Photo Credit: Patrick Cline (patrickclinephotography.com)

4. Dutch African wax prints

While the Dutch spread Ikat to Europe from their colonies in Indonesia, these same traders are responsible for the introduction of wax print—Indonesian batik dyeing—to West Africa. Today, Dutch African wax prints are incredibly popular in fashion, providing the color and pattern for many sought after pieces. These fabulous prints are also making their mark in home decor as well. The swirling pattern seen on this chair from Enitan Vintage (enitanvintage.com) is just one of a countless variety of patterns that African wax prints boast. Each pattern is unique, possessing its own name and story. Wax print upholstery is an amazing way to bring new life to old furniture pieces. The dazzling patterns and bold colors are sure to turn any sofa or chair into the star of a room.
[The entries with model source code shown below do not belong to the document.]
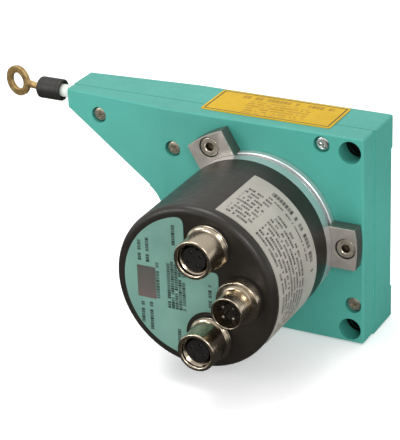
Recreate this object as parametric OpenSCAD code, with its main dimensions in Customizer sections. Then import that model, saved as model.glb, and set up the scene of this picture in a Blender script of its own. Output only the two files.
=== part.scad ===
// Draw wire encoder: a spring-returned measuring drum in a flat cast case with a
// wedge-shaped nose, read by a rotary encoder that three servo clamps hold on its face.
// Every piece is drawn lying on its back: x to the right, y up the case, z out of the
// mounting plane. stand() then turns it upright, so that the drum axis is the row's Y.
// The origin is where the drum axis meets the mounting plane. All sizes are millimetres.

/* [Case] */
// Half the side of the square part of the case
case_half = 40; // [40:0.5:46]
// Depth of the rear housing, from the mounting plane to the parting line
rear_depth = 16; // [15.5:0.5:20]
// Depth of the front cover, from the parting line to its face
front_depth = 9.5; // [9.5:0.5:12]
// Height of the mounting pads
pad_height = 1; // [0.5:0.1:2]
// Side of a mounting pad
pad_side = 12.5; // [11:0.5:14]
// Thickness of the rear wall
rear_wall = 2.5; // [2:0.1:3]
// Thickness of the front plate
front_plate = 5; // [5:0.1:6]
// Rounding of the outer edges
edge_r = 0.7; // [0.4:0.1:2]
// Wall between the drum chamber and the outside
chamber_wall = 1.8; // [1.8:0.1:2.4]
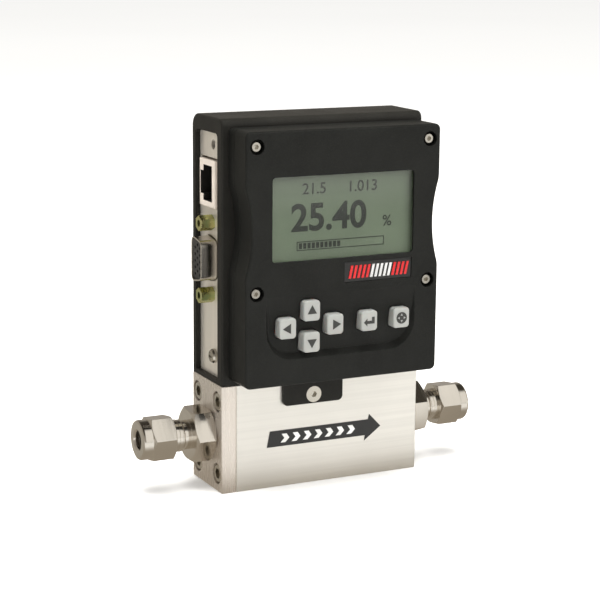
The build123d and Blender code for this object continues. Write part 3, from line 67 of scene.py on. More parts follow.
MM = 0.001
HOUSE = "instrument"
NODES = frame["nodes"]
SLOTS = {slot["slot"]: slot for slot in frame["record"]["materials"]}
ARROW_KEYS = {"key_left": 180, "key_up": 90, "key_right": 0, "key_down": 270}
METAL_SLOTS = ("stainless_block", "polished_steel", "screw_steel", "inner_steel", "plate_silver",
               "chromate", "contact_gold", "connector_tin", "copper_wire")
UPRIGHT = (math.radians(90), 0.0, 0.0)
PLASTIC_GRAIN = 2600.0
PLASTIC_EDGE = 0.2 * MM


def slot_colour(name):
    """A finish's plain colour as the record states it."""
    return tuple(SLOTS[name]["base_color"][:3])


def colour(name, description, default):
    """A colour property with the usual limits."""
    return bpy.props.FloatVectorProperty(name=name, description=description, subtype="COLOR",
                                         size=3, min=0.0, soft_max=1.0, default=default)


def length(name, description, default):
    """A length property in metres."""
    return bpy.props.FloatProperty(name=name, description=description, default=default, min=0.0,
                                   unit="LENGTH", precision=5)


class FlowFinishSettings(bpy.types.PropertyGroup):
    """Colours of the controller's finishes."""

    block: colour("Block steel", "Brushed steel of the flow block", (0.83, 0.81, 0.765))
    inlet_block: colour("Inlet block steel", "Steel of the inlet block", (0.78, 0.72, 0.66))
    fitting: colour("Fitting steel", "Polished steel of the tube fittings", (0.74, 0.70, 0.64))
    housing: colour("Housing", "Coated housing cover", (0.0145, 0.0140, 0.0122))
    module: colour("Display module", "Moulded display module", (0.0098, 0.0102, 0.0092))
    plate: colour("End plates", "Satin end plates", (0.84, 0.79, 0.71))
    key_cap: colour("Keys", "Moulded key caps", (0.34, 0.345, 0.33))
    symbol: colour("Key symbols", "Print on the key caps", (0.028, 0.028, 0.026))
    chromate: colour("Jackscrews", "Yellow chromate on the jackscrews", (0.55, 0.54, 0.20))
    lcd: colour("Display ground", "Unlit ground of the liquid crystal panel", (0.135, 0.168, 0.118))
    lcd_mark: colour("Display marks", "Dark segments of the panel", (0.010, 0.012, 0.010))
    badge_warm: colour("Badge stripes", "Warm stripes on the badge", (0.55, 0.012, 0.015))


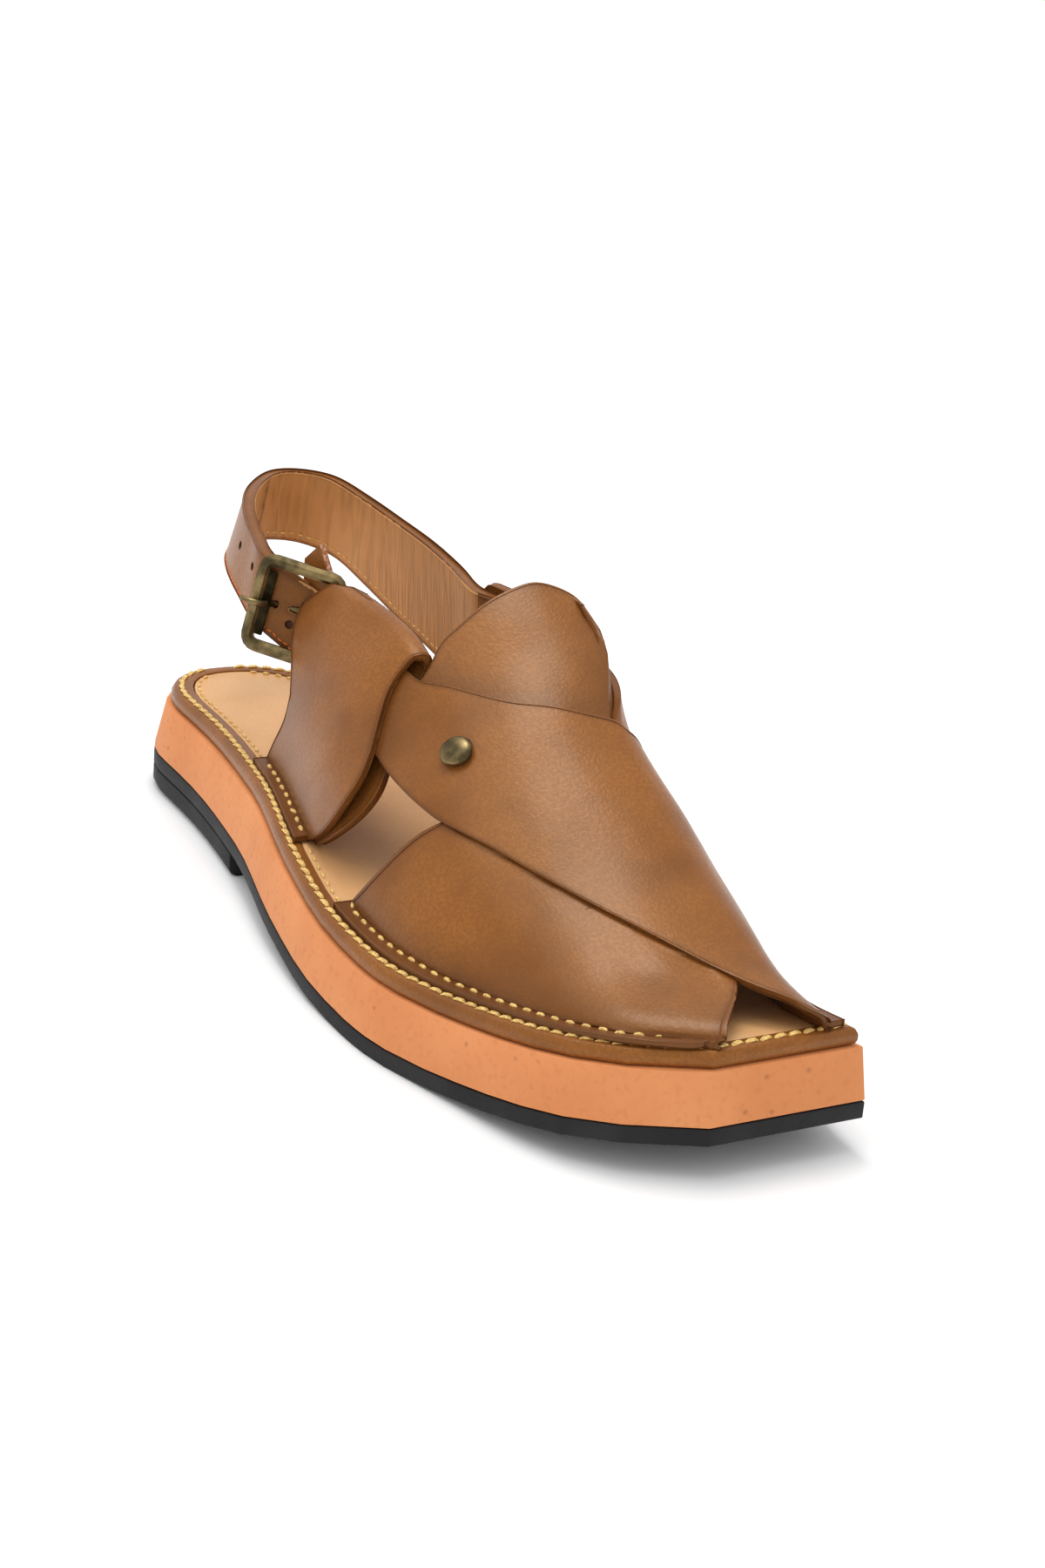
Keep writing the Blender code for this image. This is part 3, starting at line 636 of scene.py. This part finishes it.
def softened(node, name, material, rounding, levels=2, sharp=LEATHER_SHARP,
             dark_edge=EDGE_REACH, foot=False):
    """Copy of a solid with rounded edges and smooth faces, which stands for the solid."""
    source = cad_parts[node]
    piece = bpy.data.objects.new(name, source.data.copy())
    bpy.context.scene.collection.objects.link(piece)
    only(piece)
    bpy.ops.object.mode_set(mode="EDIT")
    bpy.ops.mesh.select_all(action="SELECT")
    bpy.ops.mesh.remove_doubles(threshold=WELD)
    bpy.ops.mesh.tris_convert_to_quads(face_threshold=SMOOTH_FLAT, shape_threshold=QUAD_SKEW)
    bpy.ops.object.mode_set(mode="OBJECT")
    for layer in ("custom_normal", "sharp_edge", "sharp_face"):
        if layer in piece.data.attributes:
            piece.data.attributes.remove(piece.data.attributes[layer])
    angle = math.radians(sharp)
    marks = sharp_points(piece.data, angle)
    if rounding > 0:
        apply_modifier(piece, "BEVEL", width=rounding, segments=2, limit_method="ANGLE", angle_limit=angle)
    if levels:
        subdivided(piece, levels)
    if dark_edge and marks:
        edge_closeness(piece, marks, dark_edge, foot)
    piece.data.materials.clear()
    piece.data.materials.append(material)
    piece.data.shade_smooth()
    if not levels:
        only(piece)
        bpy.ops.object.shade_smooth_by_angle(angle=SMOOTH_FLAT)
    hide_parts(node)
    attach(piece, "root")
    return piece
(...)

Photo Credit: Chinasa Cooper (chinasacooper.com)

5. Boucherouite

Boucherouite is a relatively new technique developed by the Berber people of Morocco. Berber women developed a new approach in the mid-20th century, one that made use of the materials at hand, including old clothes and damaged rugs. The result is a strip-weaving process that has been praised by more than one scholar for its abstract quality and artistic sophistication. The growing attraction of boucherouite rugs among today’s decorators and interior designers have led to the development of boucherouite-upholstered seating and small accessories like pillows. For all things boucherouite, their vibrant, abstract feel is a perfect way to add interest to a space, tie together a color palette or add a new layer of texture to any room.